Mit der vorliegenden Publikation wurde jedenfalls eine wichtige Synopse eines gravierenden archäologischen Themas präsentiert, das niemals als abgeschlossen angesehen werden kann. Zugleich soll es aber auch dazu ermutigen, an einem immer feineren Netz von relativen Chronologien zu arbeiten – so wie dies auch in diesem Band geschehen ist –, das als Hinterfütterung von absoluten Datierungspunkten unerlässlich ist.
Authors and Titles
Stefan Schmidt, Scherben und Geschichte. Eine schwierige Beziehung
Ralf von den Hoff, Im Netz von Form und Zeit. 100 Jahre Ernst Langlotz‘ Zeitbestimmung und ihre Chronologiemethodik
Jan Köster, Die Spuren der griechisch-persischen Konflikte im archaischen Ionien und Zypern – ein Überblick
Bettina Reichardt, Perserschutt in Didyma? Die attische Keramik vom Taxiarchis-Hügel und ihre Bedeutung für die absolute Datierung griechischer Keramik
Tamara Saggini, Chronology in Context. Comparing Late Archaic Pottery Between Eretria and Athens
Stefano Vassallo, Himera. Data for a Greek Pottery Chronology Based on the Burials from the Battles of 480 and 409 B. C.

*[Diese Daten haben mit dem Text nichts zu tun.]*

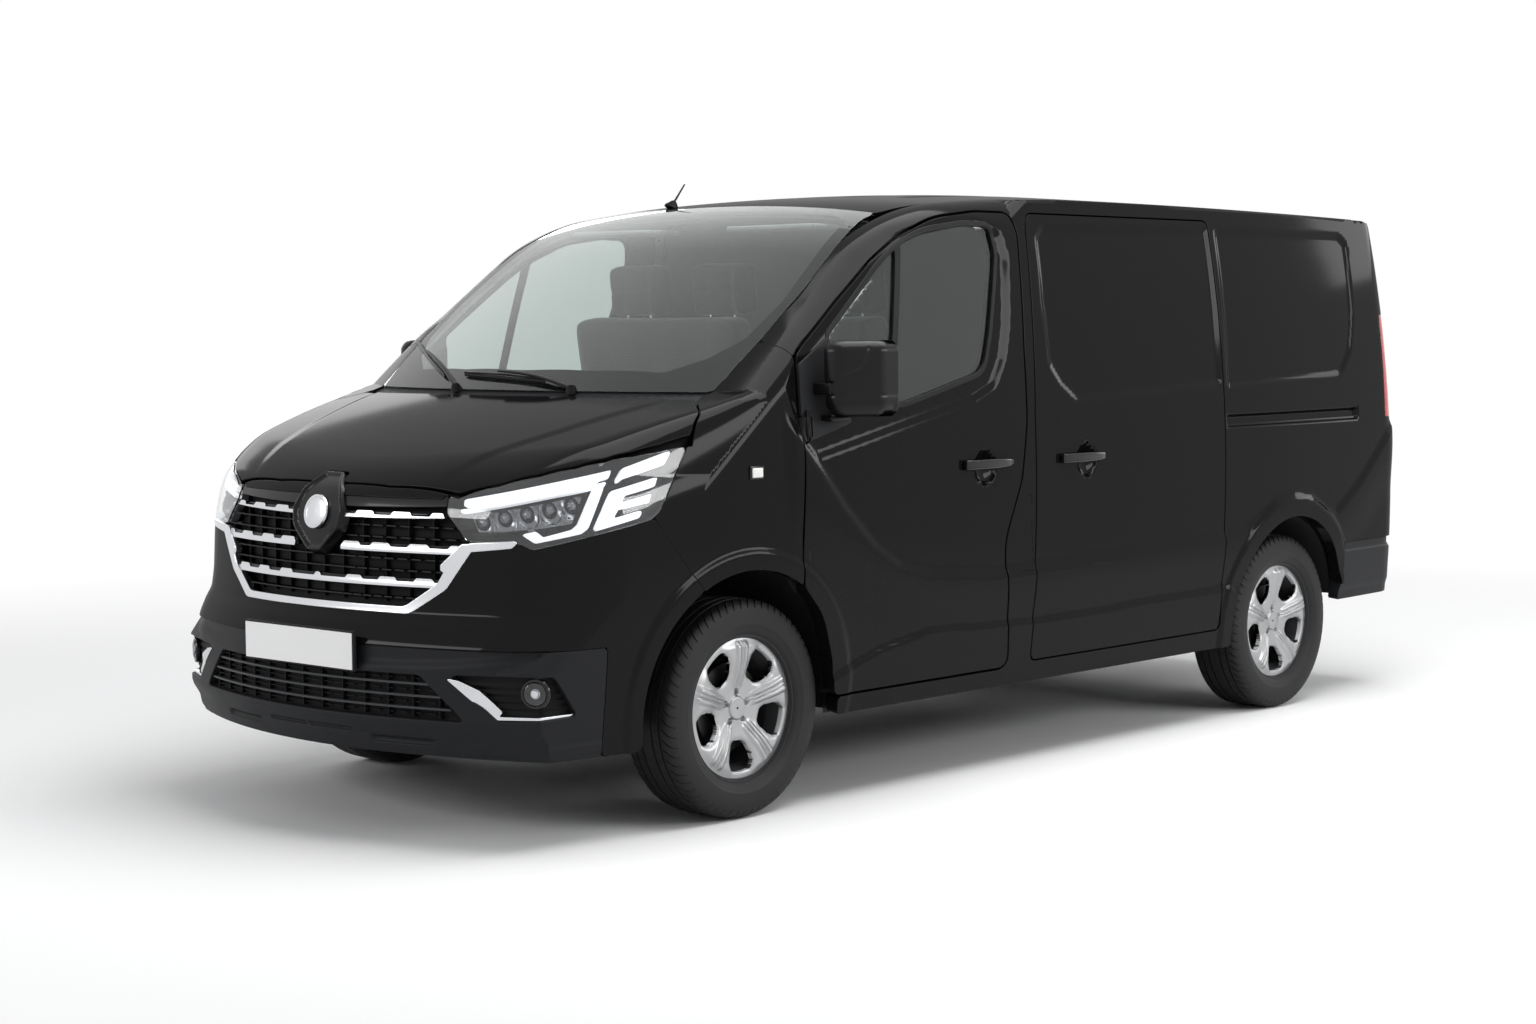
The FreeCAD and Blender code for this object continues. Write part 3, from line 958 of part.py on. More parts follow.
def seat(x, width, rests):
    """Base, cushion, leaning back and headrests as one upholstered piece."""
    low = S.floor_top + S.seam
    cushion_low = low + S.seat_base_height
    cushion_top = cushion_low + S.cushion_height
    back_y = S.seat_y + S.seat_length / 2
    base = block(x - width / 2 + S.seat_rounding, x + width / 2 - S.seat_rounding, S.seat_y - S.seat_length / 2 + S.post_depth,
                 back_y, low, cushion_low)
    cushion = block(x - width / 2, x + width / 2, S.seat_y - S.seat_length / 2, back_y, cushion_low, cushion_top)
    cushion = cushion.makeFillet(S.seat_rounding, cushion.Edges)
    back = side_prism([(back_y - S.back_wall, cushion_low + S.seat_rounding),
                       (back_y, cushion_low + S.seat_rounding, S.seat_rounding),
                       (back_y + S.seat_lean, cushion_top + S.back_height, S.seat_rounding),
                       (back_y + S.seat_lean - S.back_wall, cushion_top + S.back_height, S.seat_rounding)],
                      x - width / 2 + S.seat_gap, x + width / 2 - S.seat_gap)
    parts = [cushion, back]
    for centre in rests:
        rest = block(centre - S.headrest_width / 2, centre + S.headrest_width / 2, back_y + S.seat_lean - S.headrest_wall,
                     back_y + S.seat_lean, cushion_top + S.back_height - S.seat_gap,
                     cushion_top + S.back_height + S.headrest_height)
        parts.append(rest.makeFillet(S.seat_rounding, rest.Edges))
    return largest(joined(base, *parts))


feature("driver_seat", seat(S.seat_x, S.seat_width, [S.seat_x]))
bench_rests = [S.bench_x - S.bench_width / 4, S.bench_x + S.bench_width / 4]
feature("passenger_bench", seat(S.bench_x, S.bench_width, bench_rests))

# Engine as one plain block on the rails
engine = block(-S.engine_width / 2, S.engine_width / 2, S.engine_y, S.engine_y + S.engine_length, S.engine_z,
               S.engine_z + S.engine_height)
lug_x = S.rail_x - S.rail_width / 2 - S.seam
lug = block(-lug_x, lug_x, S.engine_y + S.post_depth * 2, S.engine_y + S.post_depth * 3, S.engine_z,
            S.engine_z + S.rail_height / 3)
feature("engine_block", joined(engine, lug))

# Front subframe with its two lower arms
lean = math.radians(S.king_pin_lean)
pin_way = V(-math.sin(lean), 0, math.cos(lean))
pin_at = V(S.king_pin_x, S.front_axle_y, S.tyre_radius)
frame_low = S.subframe_z - S.subframe_height / 2
frame_top = S.subframe_z + S.subframe_height / 2
beam_end = S.rail_x + S.rail_width / 2
crossbeam = block(-beam_end, beam_end, S.front_axle_y - S.subframe_depth / 2, S.front_axle_y + S.subframe_depth / 2,
                  frame_low, frame_top)
hanger = block(S.rail_x - S.rail_width / 2, beam_end, S.front_axle_y - S.subframe_depth / 2,
               S.front_axle_y + S.subframe_depth / 2, frame_top, rail_low - S.seam)
ball_z = S.tyre_radius - S.ball_drop
ball_x = S.king_pin_x + S.ball_drop * math.tan(lean)
arm_plan = [(beam_end - S.wishbone_width, S.front_axle_y - S.wishbone_width), (ball_x, S.front_axle_y - S.ball_half),
            (ball_x + S.ball_half, S.front_axle_y - S.ball_half, S.ball_half),
            (ball_x + S.ball_half, S.front_axle_y + S.ball_half, S.ball_half), (ball_x, S.front_axle_y + S.ball_half),
            (beam_end - S.wishbone_width, S.front_axle_y + S.wishbone_width)]
lower_arm = plan_prism(arm_plan, ball_z - S.wishbone_height / 2, ball_z + S.wishbone_height / 2)
pin_bore = Part.makeCylinder(S.ball_pin_radius + S.seam, S.overrun, pin_at - pin_way * S.overrun, pin_way)
lower_arm = lower_arm.cut(pin_bore)
subframe = joined(crossbeam, *(both(hanger) + both(lower_arm)))
feature("front_subframe", largest(subframe))

# Steering knuckle with stub axle, strut and ball pin, one each side
stub = Part.makeCylinder(S.bore_radius - S.seam, S.front_track / 2 + S.stub_reach - S.king_pin_x + S.knuckle_inset,
                         V(S.king_pin_x - S.knuckle_inset, S.front_axle_y, S.tyre_radius), V(1, 0, 0))
carrier = block(S.king_pin_x - S.knuckle_inset, S.king_pin_x - S.knuckle_inset + S.knuckle_wall,
                S.front_axle_y - S.knuckle_length / 2, S.front_axle_y + S.knuckle_length / 2,
                ball_z + S.wishbone_height / 2 + S.door_gap, S.tyre_radius + S.knuckle_rise)
tongue_low = ball_z + S.wishbone_height / 2 + S.door_gap
tongue = block(S.king_pin_x - S.knuckle_inset, ball_x + S.ball_half, S.front_axle_y - S.ball_half,
               S.front_axle_y + S.ball_half, tongue_low, tongue_low + S.wishbone_height)
ball_pin = Part.makeCylinder(S.ball_pin_radius, S.ball_pin_length, pin_at - pin_way * (S.ball_drop + S.ball_pin_length / 2),
                             pin_way)
strut_foot = S.knuckle_rise - S.knuckle_wall * 2
house_top_z = S.tyre_radius + S.arch_lift + S.house_radius
strut_length = (house_top_z - S.tyre_radius - S.door_gap) / math.cos(lean) - strut_foot
strut = Part.makeCylinder(S.strut_radius, strut_length, pin_at + pin_way * strut_foot, pin_way)
knuckle = largest(joined(carrier, stub, tongue, ball_pin, strut))
feature("knuckle_left", knuckle)
feature("knuckle_right", mirrored(knuckle))

# Rear axle beam, trailing arms and springs
beam = Part.makeCylinder(S.beam_radius, 2 * S.beam_half, V(-S.beam_half, S.rear_axle_y, S.tyre_radius), V(1, 0, 0))
rear_stub = Part.makeCylinder(S.bore_radius - S.seam, S.rear_track + 2 * S.stub_reach,
                              V(-S.rear_track / 2 - S.stub_reach, S.rear_axle_y, S.tyre_radius), V(1, 0, 0))
trail = block(S.arm_x - S.arm_width / 2, S.arm_x + S.arm_width / 2, S.rear_axle_y - S.arm_length, S.rear_axle_y,
              S.tyre_radius - S.arm_height / 2, S.tyre_radius + S.arm_height / 2)
bracket = block(S.arm_x - S.arm_width / 2, S.arm_x + S.arm_width / 2, S.rear_axle_y - S.arm_length,
                S.rear_axle_y - S.arm_length + S.arm_height, S.tyre_radius + S.arm_height / 2, floor_low - S.seam)
spring = upright(S.arm_x, S.rear_axle_y, S.tyre_radius, S.beam_radius, floor_low - S.seam - S.tyre_radius)
feature("rear_axle", largest(joined(beam, rear_stub, *(both(trail) + both(bracket) + both(spring)))))

# Fuel tank and exhaust under the floor
tank = block(S.tank_x - S.tank_width / 2, S.tank_x + S.tank_width / 2, S.tank_y, S.tank_y + S.tank_length,
             floor_low - S.seam - S.tank_height, floor_low - S.seam)
tank = tank.makeFillet(S.seat_rounding, tank.Edges[:4])
feature("fuel_tank", tank)
pipe_start = S.engine_y + S.engine_length + S.pipe_radius + S.seam
pipe = Part.makeCylinder(S.pipe_radius, S.pipe_rear_y - pipe_start, V(S.pipe_x, pipe_start, S.pipe_z), V(0, 1, 0))
down = upright(S.pipe_x, pipe_start, S.pipe_z, S.pipe_radius, S.down_pipe)
elbow = Part.makeSphere(S.pipe_radius, V(S.pipe_x, pipe_start, S.pipe_z))
silencer = Part.makeCylinder(S.silencer_radius, S.silencer_length, V(S.pipe_x, S.silencer_y - S.silencer_length / 2, S.pipe_z),
                             V(0, 1, 0))
strap = block(S.pipe_x - S.pipe_radius, S.pipe_x + S.pipe_radius, S.silencer_y - S.pipe_radius, S.silencer_y + S.pipe_radius,
              S.pipe_z, floor_low - S.seam)
feature("exhaust", largest(joined(pipe, down, elbow, silencer, strap)))


# Wheels: tyre and rim turned about X, built once at the origin with the face to +X

def sketched(body, name, plane, points):
    """Closed sketch whose corners are held by sums of named sizes."""
    sk = body.newObject("Sketcher::SketchObject", name)
    sk.AttachmentSupport = (body.Origin.OriginFeatures[plane], [""])
    sk.MapMode = "FlatFace"
    count = len(points)
    start = [V(S.rim_width * math.cos(2 * math.pi * i / count), S.rim_width * (2 + math.sin(2 * math.pi * i / count)), 0)
             for i in range(count)]
    for i in range(count):
        sk.addGeometry(Part.LineSegment(start[i], start[(i + 1) % count]), False)
    for i in range(count):
        sk.addConstraint(Sketcher.Constraint("Coincident", i, 2, (i + 1) % count, 1))
    for i in range(count):
        for way, value, text in (("X", start[i].x, points[i][0]), ("Y", start[i].y, points[i][1])):
            index = sk.addConstraint(Sketcher.Constraint("Distance" + way, -1, 1, i, 1, value))
            sk.renameConstraint(index, way.lower() + str(i))
            sk.setExpression("Constraints." + way.lower() + str(i), bound(text))
    doc.recompute()
    return sk


def turned(name, points):
    body = doc.addObject("PartDesign::Body", name)
    sk = sketched(body, name + "_profile", 3, points)
    turn = body.newObject("PartDesign::Revolution", name + "_turn")
    turn.Profile = sk
    turn.ReferenceAxis = (sk, ["H_Axis"])
    turn.Angle = 360
    body.Tip = turn
    doc.recompute()
    return body


tyre_points = [
    ("-bead_half", "bead_radius + seam"), ("-bead_half", "rim_flange + panel_gap"), ("-tyre_width / 2", "tyre_side"),
    ("-tyre_width / 2 + tyre_crown", "tyre_radius - tyre_shoulder"), ("-tread_width / 2", "tyre_radius - tyre_crown"),
    ("-tread_width / 4", "tyre_radius"), ("tread_width / 4", "tyre_radius"), ("tread_width / 2", "tyre_radius - tyre_crown"),
    ("tyre_width / 2 - tyre_crown", "tyre_radius - tyre_shoulder"), ("tyre_width / 2", "tyre_side"),
    ("bead_half", "rim_flange + panel_gap"), ("bead_half", "bead_radius + seam"),
    ("bead_half - tyre_wall", "bead_radius + seam"), ("bead_half - tyre_wall", "rim_flange + tyre_wall"),
    ("tyre_width / 2 - tyre_wall", "tyre_side"), ("tread_width / 2 - tyre_wall", "tyre_radius - tyre_shoulder"),
    ("-tread_width / 2 + tyre_wall", "tyre_radius - tyre_shoulder"), ("-tyre_width / 2 + tyre_wall", "tyre_side"),
    ("-bead_half + tyre_wall", "rim_flange + tyre_wall"), ("-bead_half + tyre_wall", "bead_radius + seam")]
rim_points = [
    ("-rim_width / 2", "rim_flange"), ("-rim_width / 2 + rim_wall", "rim_flange"),
    ("-rim_width / 2 + rim_wall", "bead_radius"), ("rim_width / 2 - rim_wall", "bead_radius"),
    ("rim_width / 2 - rim_wall", "rim_flange"), ("rim_width / 2", "rim_flange"),
    ("rim_width / 2", "bead_radius - rim_wall"), ("disc_offset + disc_wall", "bead_radius - rim_wall"),
    ("disc_offset + disc_wall", "bore_radius"), ("-rotor_back", "bore_radius"), ("-rotor_back", "disc_rotor_radius"),
    ("-rotor_back + rotor_wall", "disc_rotor_radius"), ("-rotor_back + rotor_wall", "hub_radius"),
    ("disc_offset", "hub_radius"), ("disc_offset", "bead_radius - rim_wall"), ("-rim_width / 2", "bead_radius - rim_wall")]

tyre_body = turned("tyre_front_left", tyre_points)
rim_body = turned("rim_front_left", rim_points)
opening = sketched(rim_body, "opening_profile", 5, [
    ("-opening_inner_half", "window_inner"), ("opening_inner_half", "window_inner"),
    ("opening_outer_half", "window_outer"), ("-opening_outer_half", "window_outer")])
pocket = rim_body.newObject("PartDesign::Pocket", "opening_cut")
pocket.Profile = opening
pocket.Type = 1
pocket.Midplane = False
pocket.Reversed = True
doc.recompute()
pattern = rim_body.newObject("PartDesign::PolarPattern", "openings")
pattern.Originals = [pocket]
pattern.Axis = (rim_body.Origin.OriginFeatures[0], [""])
pattern.Angle = 360
pattern.Occurrences = 5
rim_body.Tip = pattern
doc.recompute()

wheel_places = {
    "front_left": (S.front_track / 2, S.front_axle_y, False), "front_right": (-S.front_track / 2, S.front_axle_y, True),
    "rear_left": (S.rear_track / 2, S.rear_axle_y, False), "rear_right": (-S.rear_track / 2, S.rear_axle_y, True)}
for kind, body in (("tyre", tyre_body), ("rim", rim_body)):
    shape = body.Shape.copy()
    for corner, (x, y, flip) in wheel_places.items():
        if corner == "front_left":
            part = node(body)
        else:
            part = feature(kind + "_" + corner, mirrored(shape) if flip else shape.copy())
        part.Placement = FreeCAD.Placement(V(x, y, S.tyre_radius), FreeCAD.Rotation())

doc.recompute()
for obj in doc.Objects:
    if "Invalid" in obj.State or "Error" in obj.State:
        raise ValueError(obj.Label + " did not recompute")
for part in nodes:
    if part.Shape.isNull() or not part.Shape.isValid():
        raise ValueError(part.Label + " has no valid shape")
for part in nodes:
    part.Shape.exportStep("parts/" + part.Label + ".step")
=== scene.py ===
import bpy
import bmesh
import json
import math
import numpy as np
from mathutils import Matrix, Vector


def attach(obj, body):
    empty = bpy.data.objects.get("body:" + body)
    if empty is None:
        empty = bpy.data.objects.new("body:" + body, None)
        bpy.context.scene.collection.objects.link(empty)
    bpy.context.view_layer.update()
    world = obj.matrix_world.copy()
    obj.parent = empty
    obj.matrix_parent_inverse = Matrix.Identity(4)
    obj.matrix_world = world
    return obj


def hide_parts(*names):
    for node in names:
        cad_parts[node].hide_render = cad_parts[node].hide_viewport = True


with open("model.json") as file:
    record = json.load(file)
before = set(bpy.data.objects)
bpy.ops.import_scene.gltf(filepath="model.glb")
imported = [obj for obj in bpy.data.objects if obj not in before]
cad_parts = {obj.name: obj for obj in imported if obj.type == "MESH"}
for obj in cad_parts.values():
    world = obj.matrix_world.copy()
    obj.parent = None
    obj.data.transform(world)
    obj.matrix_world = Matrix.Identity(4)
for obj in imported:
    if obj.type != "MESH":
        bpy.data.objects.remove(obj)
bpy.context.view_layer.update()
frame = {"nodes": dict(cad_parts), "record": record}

# Body sides: pressed steel sides with pillars, cant rail and rear corner in one,
# painted gloss black. The outer skin is one smooth hull that all panels share.
HALF, NOSE_Y, TAIL_Y, ROOF_Z = 0.976, -2.540, 2.536, 2.003
nose_levels = np.array([150, 312, 375, 480, 582, 640, 690, 760, 860, 968, 1040, 1093, 1140]) / 1000
nose_setbacks = np.array([90, 35, 2, 0, 3, 30, 62, 70, 71, 82, 108, 150, 205]) / 1000


def rounded_max(a, b, blend):
    gap = np.maximum(blend - np.abs(a - b), 0) / blend
    return np.maximum(a, b) + gap * gap * blend / 4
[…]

Jutta Stroszeck, Rotfigurige Keramik von der Grabanlage der Lakedaimonier im Kerameikos (403 v. Chr.)
Stefan Schmidt, Geschichte in Bildern. Der Dareiosmaler und Alexander der Große
Susan I. Rotroff, Chronologies, Contexts, and the Agora Excavations
Notes
[1] Im Beitrag von den Hoff S. 43 Anm. 80 wird auf einen leider nicht im Band abgedruckten Beitrag verwiesen.
[2] Die Bildunterschrift Abb. 16 (S. 70) bezeichnet das Randfragment als “Oinochoe”, obwohl es bereits im Text korrekt als Olpe angesprochen wurde. – Außerdem wurde der Name einer Mitarbeiterin, die Umzeichnungen anfertigte, im Abbildungsnachweis konsequent falsch geschrieben; korrekt ist: “J. Struber-Ilhan”.
[3] Die Rezensentin wunderte sich darüber, dass hier Gefäße von oben nach unten beschrieben werden, was den CVA-Regeln widerspricht.
[4] Die Angabe der Lage des Querschnittes (Abb. 2) auf dem Plan der Grabanlage (Abb. 1) wäre hilfreich gewesen, zumal die Lage des Horossteines 2 auf keiner der Abbildungen verzeichnet ist.